**Stated goal**
Pull out every line below holding the word "scene".
───── Stored data
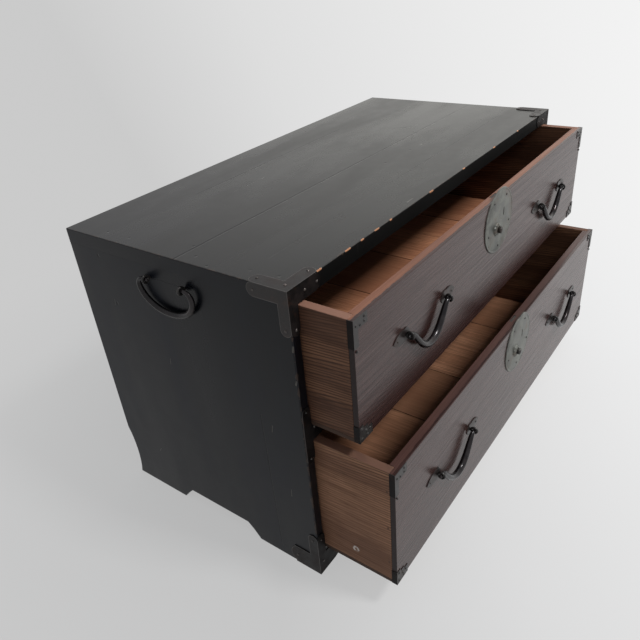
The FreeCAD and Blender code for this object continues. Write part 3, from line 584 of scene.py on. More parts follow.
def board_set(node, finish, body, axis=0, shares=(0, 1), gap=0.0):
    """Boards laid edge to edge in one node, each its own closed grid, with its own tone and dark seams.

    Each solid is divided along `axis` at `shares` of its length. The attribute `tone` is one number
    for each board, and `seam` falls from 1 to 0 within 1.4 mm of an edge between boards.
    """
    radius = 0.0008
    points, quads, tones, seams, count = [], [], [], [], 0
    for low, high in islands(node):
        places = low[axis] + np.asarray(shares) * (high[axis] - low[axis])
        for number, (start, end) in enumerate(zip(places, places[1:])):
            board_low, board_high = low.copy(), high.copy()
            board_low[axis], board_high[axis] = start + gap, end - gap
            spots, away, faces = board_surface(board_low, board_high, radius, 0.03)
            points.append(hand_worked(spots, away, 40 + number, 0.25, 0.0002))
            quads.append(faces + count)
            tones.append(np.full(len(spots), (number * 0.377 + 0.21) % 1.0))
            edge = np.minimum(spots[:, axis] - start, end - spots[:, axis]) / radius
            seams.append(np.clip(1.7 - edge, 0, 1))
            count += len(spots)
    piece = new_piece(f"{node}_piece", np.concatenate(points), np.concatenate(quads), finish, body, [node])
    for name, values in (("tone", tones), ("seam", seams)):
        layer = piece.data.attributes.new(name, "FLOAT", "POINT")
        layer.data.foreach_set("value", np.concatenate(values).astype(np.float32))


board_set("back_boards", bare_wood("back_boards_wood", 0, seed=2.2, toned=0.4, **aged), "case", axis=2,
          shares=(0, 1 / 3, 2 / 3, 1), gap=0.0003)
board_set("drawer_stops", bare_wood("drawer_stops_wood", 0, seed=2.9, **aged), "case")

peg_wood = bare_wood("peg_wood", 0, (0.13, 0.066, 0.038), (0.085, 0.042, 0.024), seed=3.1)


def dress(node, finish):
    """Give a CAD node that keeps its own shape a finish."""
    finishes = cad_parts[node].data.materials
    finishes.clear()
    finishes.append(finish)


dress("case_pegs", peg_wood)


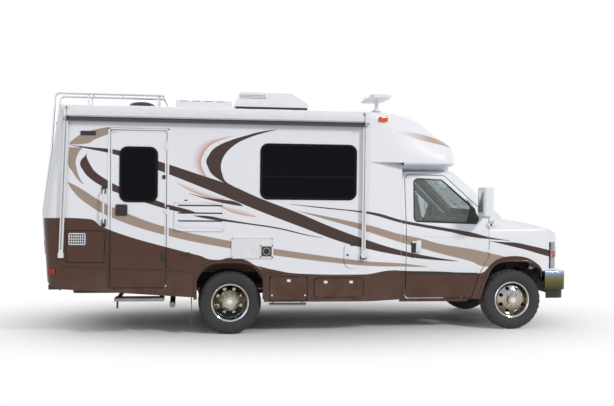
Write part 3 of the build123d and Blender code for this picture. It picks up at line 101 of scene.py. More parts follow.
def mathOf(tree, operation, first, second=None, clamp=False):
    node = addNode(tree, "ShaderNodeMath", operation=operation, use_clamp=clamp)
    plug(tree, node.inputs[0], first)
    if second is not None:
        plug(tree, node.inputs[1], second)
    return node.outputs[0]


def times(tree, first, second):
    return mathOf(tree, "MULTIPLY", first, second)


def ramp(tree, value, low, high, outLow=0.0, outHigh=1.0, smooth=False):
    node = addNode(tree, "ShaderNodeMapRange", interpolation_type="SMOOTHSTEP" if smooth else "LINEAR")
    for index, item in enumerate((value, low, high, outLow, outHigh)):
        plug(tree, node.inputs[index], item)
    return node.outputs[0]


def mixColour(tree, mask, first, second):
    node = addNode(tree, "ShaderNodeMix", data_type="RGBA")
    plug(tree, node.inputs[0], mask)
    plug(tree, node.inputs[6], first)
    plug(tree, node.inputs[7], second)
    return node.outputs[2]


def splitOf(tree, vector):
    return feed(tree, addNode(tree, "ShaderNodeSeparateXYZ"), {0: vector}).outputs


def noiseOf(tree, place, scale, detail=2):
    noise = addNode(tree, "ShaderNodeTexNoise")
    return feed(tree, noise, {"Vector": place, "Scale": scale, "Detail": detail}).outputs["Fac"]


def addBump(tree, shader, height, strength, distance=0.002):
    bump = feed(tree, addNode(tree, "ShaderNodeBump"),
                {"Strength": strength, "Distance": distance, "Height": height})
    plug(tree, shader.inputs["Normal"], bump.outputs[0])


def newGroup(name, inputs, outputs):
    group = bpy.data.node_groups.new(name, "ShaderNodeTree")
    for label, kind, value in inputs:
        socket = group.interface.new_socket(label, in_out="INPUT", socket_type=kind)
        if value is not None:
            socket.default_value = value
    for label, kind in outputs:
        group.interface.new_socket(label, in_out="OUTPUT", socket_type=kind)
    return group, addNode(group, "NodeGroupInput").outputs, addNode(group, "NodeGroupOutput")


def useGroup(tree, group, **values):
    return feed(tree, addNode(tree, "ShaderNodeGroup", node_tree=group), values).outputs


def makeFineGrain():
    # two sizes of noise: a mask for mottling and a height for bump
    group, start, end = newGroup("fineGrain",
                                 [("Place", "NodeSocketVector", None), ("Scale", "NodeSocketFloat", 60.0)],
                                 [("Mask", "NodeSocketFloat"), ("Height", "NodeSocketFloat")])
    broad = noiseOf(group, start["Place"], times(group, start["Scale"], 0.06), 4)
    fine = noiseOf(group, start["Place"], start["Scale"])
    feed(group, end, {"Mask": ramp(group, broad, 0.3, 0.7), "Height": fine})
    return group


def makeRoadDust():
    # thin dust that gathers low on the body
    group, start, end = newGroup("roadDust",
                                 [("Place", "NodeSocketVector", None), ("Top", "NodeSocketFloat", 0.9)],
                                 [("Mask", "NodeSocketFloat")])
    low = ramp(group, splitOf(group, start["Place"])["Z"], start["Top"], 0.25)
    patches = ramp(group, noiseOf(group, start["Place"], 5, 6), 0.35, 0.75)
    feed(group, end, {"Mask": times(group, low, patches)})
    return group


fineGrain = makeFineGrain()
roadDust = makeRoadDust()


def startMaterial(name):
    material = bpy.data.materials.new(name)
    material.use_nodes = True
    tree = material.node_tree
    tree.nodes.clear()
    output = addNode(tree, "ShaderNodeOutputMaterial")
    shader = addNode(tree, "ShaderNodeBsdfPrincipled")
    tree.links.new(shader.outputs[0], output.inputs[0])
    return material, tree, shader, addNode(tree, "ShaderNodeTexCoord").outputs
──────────
───── Stored data
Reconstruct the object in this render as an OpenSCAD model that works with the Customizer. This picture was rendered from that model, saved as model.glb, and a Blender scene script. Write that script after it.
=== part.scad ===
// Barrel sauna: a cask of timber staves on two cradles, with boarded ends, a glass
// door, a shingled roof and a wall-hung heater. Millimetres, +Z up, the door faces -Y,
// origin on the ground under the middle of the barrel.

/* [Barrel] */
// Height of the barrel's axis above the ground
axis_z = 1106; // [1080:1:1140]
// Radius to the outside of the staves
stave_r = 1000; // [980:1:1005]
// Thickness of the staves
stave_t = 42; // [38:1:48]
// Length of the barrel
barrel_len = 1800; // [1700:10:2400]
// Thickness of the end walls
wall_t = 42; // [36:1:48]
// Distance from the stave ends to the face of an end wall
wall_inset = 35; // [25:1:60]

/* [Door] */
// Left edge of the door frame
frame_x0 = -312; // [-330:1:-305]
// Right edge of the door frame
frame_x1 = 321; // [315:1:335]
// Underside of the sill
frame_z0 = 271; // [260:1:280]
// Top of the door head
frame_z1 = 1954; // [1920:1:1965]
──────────
**The completed task**
The FreeCAD and Blender code for this object continues. Write part 3, from line 584 of scene.py on. More parts follow.
Write part 3 of the build123d and Blender code for this picture. It picks up at line 101 of scene.py. More parts follow.
Reconstruct the object in this render as an OpenSCAD model that works with the Customizer. This picture was rendered from that model, saved as model.glb, and a Blender scene script. Write that script after it.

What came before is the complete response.